Aamir Khan's date is the Christmas holidays,
last year it was number three in the Dhoom franchise Dhoom 3, which became one
of the biggest money makers of Hindi cinema. That is until his Christmas
release this year PK.
PK is now the biggest money maker of Hindi
cinema. However it would seem that a lot of box office calculations, do
not take in the number of screens and prints released. PK occupied more screens
in Australia and New Zealand than any previous Hindi film. Although Hindi films
rarely market to an audience outside the Diaspora, who all know when the film
is coming, the ante has been upped in recent years with considerably wider
distribution and print numbers and saturation marketing inside and sometimes
outside India. Shah Rukh Khan did a substantial stage tour outside India
with the cast and crew of Happy New Year prior to its release. Music from Hindi
films is always released some time prior to the opening of the film. This often
includes videos of songs specially edited for advanced screening.

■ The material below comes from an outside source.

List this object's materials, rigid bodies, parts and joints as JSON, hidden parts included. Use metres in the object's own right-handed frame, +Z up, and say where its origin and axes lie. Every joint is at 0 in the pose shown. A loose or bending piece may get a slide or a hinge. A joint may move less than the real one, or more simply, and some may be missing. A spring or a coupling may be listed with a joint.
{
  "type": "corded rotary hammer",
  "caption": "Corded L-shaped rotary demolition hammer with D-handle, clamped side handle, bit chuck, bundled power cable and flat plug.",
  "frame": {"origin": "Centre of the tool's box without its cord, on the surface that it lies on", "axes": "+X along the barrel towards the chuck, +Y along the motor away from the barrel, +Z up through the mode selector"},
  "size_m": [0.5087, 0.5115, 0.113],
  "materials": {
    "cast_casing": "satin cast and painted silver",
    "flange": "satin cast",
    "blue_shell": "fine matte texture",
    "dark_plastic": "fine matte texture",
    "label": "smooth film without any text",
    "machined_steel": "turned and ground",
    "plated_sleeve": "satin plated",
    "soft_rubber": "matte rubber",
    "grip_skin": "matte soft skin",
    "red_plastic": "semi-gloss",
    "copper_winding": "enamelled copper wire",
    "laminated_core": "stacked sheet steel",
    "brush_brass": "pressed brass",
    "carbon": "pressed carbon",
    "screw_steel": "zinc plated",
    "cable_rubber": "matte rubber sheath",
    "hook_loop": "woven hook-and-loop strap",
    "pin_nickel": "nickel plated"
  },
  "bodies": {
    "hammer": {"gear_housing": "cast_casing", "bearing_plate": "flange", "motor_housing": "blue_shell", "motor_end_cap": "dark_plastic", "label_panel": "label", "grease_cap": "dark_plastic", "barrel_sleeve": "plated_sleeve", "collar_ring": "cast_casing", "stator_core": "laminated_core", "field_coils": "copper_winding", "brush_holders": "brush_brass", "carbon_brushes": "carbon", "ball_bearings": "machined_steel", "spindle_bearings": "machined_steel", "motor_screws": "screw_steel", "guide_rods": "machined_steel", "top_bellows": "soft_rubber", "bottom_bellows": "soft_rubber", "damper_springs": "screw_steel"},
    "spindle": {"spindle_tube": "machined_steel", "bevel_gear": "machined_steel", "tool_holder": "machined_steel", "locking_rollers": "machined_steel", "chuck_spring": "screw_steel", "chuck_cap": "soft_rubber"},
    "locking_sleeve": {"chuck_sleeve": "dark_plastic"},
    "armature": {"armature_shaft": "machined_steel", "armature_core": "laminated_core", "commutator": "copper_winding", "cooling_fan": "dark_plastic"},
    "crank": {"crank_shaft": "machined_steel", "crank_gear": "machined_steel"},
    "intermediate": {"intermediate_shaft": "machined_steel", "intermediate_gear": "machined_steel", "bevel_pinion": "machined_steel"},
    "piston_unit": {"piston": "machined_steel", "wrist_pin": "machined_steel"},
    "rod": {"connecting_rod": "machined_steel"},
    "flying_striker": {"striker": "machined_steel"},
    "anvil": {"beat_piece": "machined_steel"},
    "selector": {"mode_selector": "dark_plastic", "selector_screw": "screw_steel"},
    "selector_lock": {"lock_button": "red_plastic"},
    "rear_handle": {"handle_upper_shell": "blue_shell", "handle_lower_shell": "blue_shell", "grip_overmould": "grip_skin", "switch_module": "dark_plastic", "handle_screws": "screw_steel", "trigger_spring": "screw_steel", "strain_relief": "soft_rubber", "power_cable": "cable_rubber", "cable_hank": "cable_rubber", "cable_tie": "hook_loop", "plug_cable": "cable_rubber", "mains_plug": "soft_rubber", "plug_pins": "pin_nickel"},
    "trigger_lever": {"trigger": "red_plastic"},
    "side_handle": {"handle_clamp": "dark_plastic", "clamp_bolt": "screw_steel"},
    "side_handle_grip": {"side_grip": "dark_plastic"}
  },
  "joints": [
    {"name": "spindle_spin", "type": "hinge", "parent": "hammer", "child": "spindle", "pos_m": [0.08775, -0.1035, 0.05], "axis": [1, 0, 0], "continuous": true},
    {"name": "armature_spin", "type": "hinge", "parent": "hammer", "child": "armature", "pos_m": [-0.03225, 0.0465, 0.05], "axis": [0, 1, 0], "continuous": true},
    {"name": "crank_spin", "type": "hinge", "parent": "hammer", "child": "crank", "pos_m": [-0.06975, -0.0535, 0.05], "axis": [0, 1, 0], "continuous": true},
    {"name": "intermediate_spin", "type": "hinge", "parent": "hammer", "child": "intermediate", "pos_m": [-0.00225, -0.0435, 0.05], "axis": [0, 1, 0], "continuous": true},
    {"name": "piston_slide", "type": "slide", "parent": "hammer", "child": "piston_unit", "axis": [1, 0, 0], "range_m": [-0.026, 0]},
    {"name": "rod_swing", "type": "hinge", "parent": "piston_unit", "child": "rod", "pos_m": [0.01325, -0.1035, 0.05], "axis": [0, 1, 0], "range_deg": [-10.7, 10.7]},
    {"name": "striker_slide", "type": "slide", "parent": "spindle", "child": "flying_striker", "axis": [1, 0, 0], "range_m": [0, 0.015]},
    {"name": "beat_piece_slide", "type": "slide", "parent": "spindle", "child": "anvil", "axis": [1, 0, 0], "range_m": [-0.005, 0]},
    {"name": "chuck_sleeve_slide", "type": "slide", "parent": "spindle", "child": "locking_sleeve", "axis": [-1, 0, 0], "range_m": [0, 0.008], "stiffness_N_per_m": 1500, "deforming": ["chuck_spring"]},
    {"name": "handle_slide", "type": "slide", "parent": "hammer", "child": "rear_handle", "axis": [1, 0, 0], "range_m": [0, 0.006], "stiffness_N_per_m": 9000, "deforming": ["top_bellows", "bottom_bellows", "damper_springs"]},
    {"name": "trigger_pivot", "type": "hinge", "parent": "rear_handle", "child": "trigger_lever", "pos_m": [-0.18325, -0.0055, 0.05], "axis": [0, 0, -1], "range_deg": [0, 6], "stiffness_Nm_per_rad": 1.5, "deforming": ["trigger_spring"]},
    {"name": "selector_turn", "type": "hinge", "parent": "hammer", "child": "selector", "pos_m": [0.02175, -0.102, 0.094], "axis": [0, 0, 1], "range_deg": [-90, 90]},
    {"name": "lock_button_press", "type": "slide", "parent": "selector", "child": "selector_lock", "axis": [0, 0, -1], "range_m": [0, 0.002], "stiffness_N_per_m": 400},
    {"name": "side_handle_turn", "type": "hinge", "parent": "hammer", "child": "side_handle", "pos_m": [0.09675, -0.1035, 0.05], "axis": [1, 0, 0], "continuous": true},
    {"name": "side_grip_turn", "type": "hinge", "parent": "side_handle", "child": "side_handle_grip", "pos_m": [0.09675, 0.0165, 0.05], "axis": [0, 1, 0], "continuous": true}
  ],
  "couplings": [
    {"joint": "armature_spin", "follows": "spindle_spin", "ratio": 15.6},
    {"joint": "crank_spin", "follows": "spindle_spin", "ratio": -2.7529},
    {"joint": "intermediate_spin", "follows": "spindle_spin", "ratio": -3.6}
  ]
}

PK, also had something else in its favour
apart from it being a new Aamir Khan film. The film is directed by Raj Kumar
Hirani a director with a track record of zero commercial or critical failure.
His previous films include Munna Bhai MBBS 2003, Lage Raho Munna Bhai 2006, 3
Idiots 2009 (which also starred Aamir Khan), on all three films he was the
director, writer and editor, on PK he is also credited as a producer along with
Vinod Chopra. Although not prolific, all his films have been enormously
anticipated, particularly PK in which the topic of the film and the character
Aamir was playing were very much a secret until the film's release. Even the
trailer did not really give away the essence of the film. So the curiosity
combined with the names of Hirani and Aamir were bound to give the film a
bumper opening in India as well as overseas.
It now remains to be seen how the next
release of a Khan film will be upped in terms of hype, promotion and
distribution. Shah Rukh Khan's Diwale release for 2015 has already been
announced. Salman's Eid release was announced 1st January. A review of PK will
be on the Hindicin
webpage shortly. It is still running in cinemas in Australia.